9/05/2013

Advice for landlords out of pocket over UK housing benefit rent gap

A housing benefit cap introduced in the UK means that in many areas of the country some landlords have seen their Local Housing Authority rental income drop by up to 50%, it is claimed.
The £500 weekly benefit cap is causing some LHA landlords financial hardship as tenants are failing to give them the top up money, to pay the difference between the LHA allowance and the monthly rent.
This is a particularly true for the South East where rents are higher than the rest of the UK and landlords are facing a shortfall in rental income, according to Aki Ellahi, director of an online property portal for tenants, landlords and letting agents called Dssmove.
But he explained that this should not put off landlords taking on housing benefit tenants. ‘My advice to private landlords who are thinking on taking LHA tenants for the first time is to carry out pre-qualifying checks before they take on the tenant.  These are essential if landlords are going to protect their rental income,’ said Ellahi.
‘These checks should include seeing evidence of a potential tenant’s benefit income, seeing what LHA allowance they have been given, and checking to see if they qualify for the full LHA allowance. The landlord should also make the tenant aware that they will have to pay the difference between the LHA allowance and the monthly rent,’ he pointed out.
He also explained that landlords and letting agents must carry out these basic checks to ensure the tenancy has every chance of success. Landlords should always look at a professional tenant’s wages to ascertain whether a rent is affordable or not and this same check should also be carried out for LHA tenants.

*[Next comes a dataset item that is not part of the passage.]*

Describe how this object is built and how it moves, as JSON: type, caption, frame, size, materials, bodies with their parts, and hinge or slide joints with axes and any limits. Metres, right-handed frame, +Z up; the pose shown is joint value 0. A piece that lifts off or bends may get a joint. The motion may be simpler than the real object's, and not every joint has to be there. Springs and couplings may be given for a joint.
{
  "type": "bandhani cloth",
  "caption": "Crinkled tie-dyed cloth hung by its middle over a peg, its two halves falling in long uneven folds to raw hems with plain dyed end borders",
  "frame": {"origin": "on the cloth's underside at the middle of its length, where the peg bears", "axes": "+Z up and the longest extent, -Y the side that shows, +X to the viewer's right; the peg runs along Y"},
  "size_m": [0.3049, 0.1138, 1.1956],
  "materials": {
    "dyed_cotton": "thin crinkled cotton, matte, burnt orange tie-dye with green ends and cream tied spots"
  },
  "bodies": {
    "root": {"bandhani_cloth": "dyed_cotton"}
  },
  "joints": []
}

He believes that landlords with existing tenants that have experienced a benefit cut have two options available to them. Firstly, to try and negotiate some top up payments to cover the difference between the LHA allowance and the actual monthly rent or to evict the tenant and face a void period with no rental income.

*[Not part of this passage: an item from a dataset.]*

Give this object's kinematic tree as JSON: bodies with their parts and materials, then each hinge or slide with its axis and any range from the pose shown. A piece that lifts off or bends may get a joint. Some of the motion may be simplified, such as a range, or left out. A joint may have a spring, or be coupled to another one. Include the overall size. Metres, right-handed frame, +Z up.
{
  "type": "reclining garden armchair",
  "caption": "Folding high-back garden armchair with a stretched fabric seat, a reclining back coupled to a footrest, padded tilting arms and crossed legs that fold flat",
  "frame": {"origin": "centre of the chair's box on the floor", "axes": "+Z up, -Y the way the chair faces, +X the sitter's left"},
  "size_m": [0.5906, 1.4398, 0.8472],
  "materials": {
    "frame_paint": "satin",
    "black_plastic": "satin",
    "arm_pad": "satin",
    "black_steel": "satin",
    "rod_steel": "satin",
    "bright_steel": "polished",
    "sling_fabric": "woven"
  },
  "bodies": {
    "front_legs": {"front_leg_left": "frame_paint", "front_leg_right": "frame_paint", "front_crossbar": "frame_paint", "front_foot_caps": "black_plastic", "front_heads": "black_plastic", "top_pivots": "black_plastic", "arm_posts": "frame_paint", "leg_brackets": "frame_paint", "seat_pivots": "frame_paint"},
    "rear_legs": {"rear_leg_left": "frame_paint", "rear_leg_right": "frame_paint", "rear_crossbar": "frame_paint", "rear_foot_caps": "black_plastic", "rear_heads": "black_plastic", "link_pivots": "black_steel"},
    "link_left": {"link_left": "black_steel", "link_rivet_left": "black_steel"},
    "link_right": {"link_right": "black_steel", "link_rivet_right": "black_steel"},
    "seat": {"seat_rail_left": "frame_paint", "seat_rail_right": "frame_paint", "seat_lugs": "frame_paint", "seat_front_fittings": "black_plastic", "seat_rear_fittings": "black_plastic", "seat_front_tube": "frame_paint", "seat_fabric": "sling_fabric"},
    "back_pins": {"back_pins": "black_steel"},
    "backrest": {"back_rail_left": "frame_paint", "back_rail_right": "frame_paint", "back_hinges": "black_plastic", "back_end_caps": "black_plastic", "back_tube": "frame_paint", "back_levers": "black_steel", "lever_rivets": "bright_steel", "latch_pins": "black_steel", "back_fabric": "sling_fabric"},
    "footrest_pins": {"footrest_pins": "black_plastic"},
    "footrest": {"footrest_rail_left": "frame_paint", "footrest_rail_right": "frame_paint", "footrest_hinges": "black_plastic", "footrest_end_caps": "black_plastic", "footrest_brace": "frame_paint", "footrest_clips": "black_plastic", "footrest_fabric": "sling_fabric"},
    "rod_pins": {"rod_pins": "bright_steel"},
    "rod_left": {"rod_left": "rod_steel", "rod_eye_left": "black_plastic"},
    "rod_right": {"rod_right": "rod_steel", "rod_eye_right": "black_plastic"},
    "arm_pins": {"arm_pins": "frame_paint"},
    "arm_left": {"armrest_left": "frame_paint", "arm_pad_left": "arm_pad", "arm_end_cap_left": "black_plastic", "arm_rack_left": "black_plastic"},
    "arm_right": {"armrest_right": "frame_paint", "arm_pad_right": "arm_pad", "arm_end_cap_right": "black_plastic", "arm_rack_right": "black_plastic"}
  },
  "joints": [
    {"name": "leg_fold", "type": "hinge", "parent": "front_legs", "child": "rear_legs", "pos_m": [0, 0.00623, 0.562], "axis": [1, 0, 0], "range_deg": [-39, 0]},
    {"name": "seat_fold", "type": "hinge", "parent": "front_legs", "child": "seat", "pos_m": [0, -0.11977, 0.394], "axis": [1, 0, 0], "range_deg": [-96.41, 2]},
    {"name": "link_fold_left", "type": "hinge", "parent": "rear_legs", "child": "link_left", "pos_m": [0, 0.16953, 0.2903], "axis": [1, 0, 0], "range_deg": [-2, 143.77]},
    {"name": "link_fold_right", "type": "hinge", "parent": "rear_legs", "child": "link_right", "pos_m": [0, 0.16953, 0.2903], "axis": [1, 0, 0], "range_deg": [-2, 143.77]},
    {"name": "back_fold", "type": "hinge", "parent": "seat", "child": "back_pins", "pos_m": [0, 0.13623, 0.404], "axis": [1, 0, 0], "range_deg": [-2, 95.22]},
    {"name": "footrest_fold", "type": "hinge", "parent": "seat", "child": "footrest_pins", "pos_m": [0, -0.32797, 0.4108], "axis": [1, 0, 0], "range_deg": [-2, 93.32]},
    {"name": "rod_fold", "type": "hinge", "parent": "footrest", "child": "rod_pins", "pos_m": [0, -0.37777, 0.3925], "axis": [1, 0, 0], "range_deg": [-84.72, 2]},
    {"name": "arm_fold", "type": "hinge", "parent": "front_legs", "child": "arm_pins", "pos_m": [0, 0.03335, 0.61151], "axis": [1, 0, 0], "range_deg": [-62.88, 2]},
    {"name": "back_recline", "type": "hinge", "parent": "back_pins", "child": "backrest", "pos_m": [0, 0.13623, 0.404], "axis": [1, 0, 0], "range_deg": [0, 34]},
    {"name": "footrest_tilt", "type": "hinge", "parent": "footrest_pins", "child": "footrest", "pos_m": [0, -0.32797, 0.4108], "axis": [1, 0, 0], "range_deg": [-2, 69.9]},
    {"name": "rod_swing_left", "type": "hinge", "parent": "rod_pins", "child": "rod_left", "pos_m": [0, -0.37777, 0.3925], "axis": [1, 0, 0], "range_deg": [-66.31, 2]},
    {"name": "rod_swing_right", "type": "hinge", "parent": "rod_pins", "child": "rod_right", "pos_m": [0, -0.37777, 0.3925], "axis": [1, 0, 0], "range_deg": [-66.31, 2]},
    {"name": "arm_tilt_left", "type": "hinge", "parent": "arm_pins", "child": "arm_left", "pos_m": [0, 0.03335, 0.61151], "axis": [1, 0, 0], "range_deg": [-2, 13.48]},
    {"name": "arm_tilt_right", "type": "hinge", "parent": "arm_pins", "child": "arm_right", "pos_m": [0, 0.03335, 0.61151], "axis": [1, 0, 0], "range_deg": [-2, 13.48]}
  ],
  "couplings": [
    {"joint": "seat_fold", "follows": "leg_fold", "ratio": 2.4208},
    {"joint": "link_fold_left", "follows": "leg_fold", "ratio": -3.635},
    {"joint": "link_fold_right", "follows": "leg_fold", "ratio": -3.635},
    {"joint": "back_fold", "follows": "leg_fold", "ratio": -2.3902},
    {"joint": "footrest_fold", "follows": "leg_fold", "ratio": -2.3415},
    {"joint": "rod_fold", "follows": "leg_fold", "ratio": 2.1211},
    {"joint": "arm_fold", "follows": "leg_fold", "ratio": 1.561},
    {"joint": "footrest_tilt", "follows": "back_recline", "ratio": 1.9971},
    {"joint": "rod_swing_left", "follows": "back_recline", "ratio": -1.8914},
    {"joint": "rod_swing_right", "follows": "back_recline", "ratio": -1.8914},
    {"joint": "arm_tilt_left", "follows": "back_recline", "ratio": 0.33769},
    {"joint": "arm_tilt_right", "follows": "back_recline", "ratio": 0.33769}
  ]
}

‘Many landlords have for some time, enjoyed the highest benefit rate for their properties which was well above the private market rate. The benefit cap is putting an end to this. It is time for landlords to review their rental charges for LHA tenants and bring them more in line with the private rental market,’ said Ellahi.
Meanwhile, it is estimated that around 20 million home owners in the UK have at least one spare room that isn't being used every night, meaning they could be missing out a combined £85 billion in rental income.
Based on the maximum annual tax free earning of £4,250 per bedroom rented out, each home owner could raise just over £350 per month by taking in a lodger or housemate, according to research from financial solutions provider All About Money.
Home owners with more than one spare room could earn even more although any rental earnings above £4,250 per year are subject to income tax which is 20% for basic rate taxpayers.
‘It's nice to have a spare bedroom for when guests come to stay. But having unused rooms could also mean a lot of wasted money,’ said Ian Williams of All About Money.
‘Renting out a bedroom can help to bring your household income up dramatically, which could really help when it comes to paying the bills or saving for the future. It could also be an option if you're struggling to pay the mortgage on your own and could do with an additional source of income,’ he added.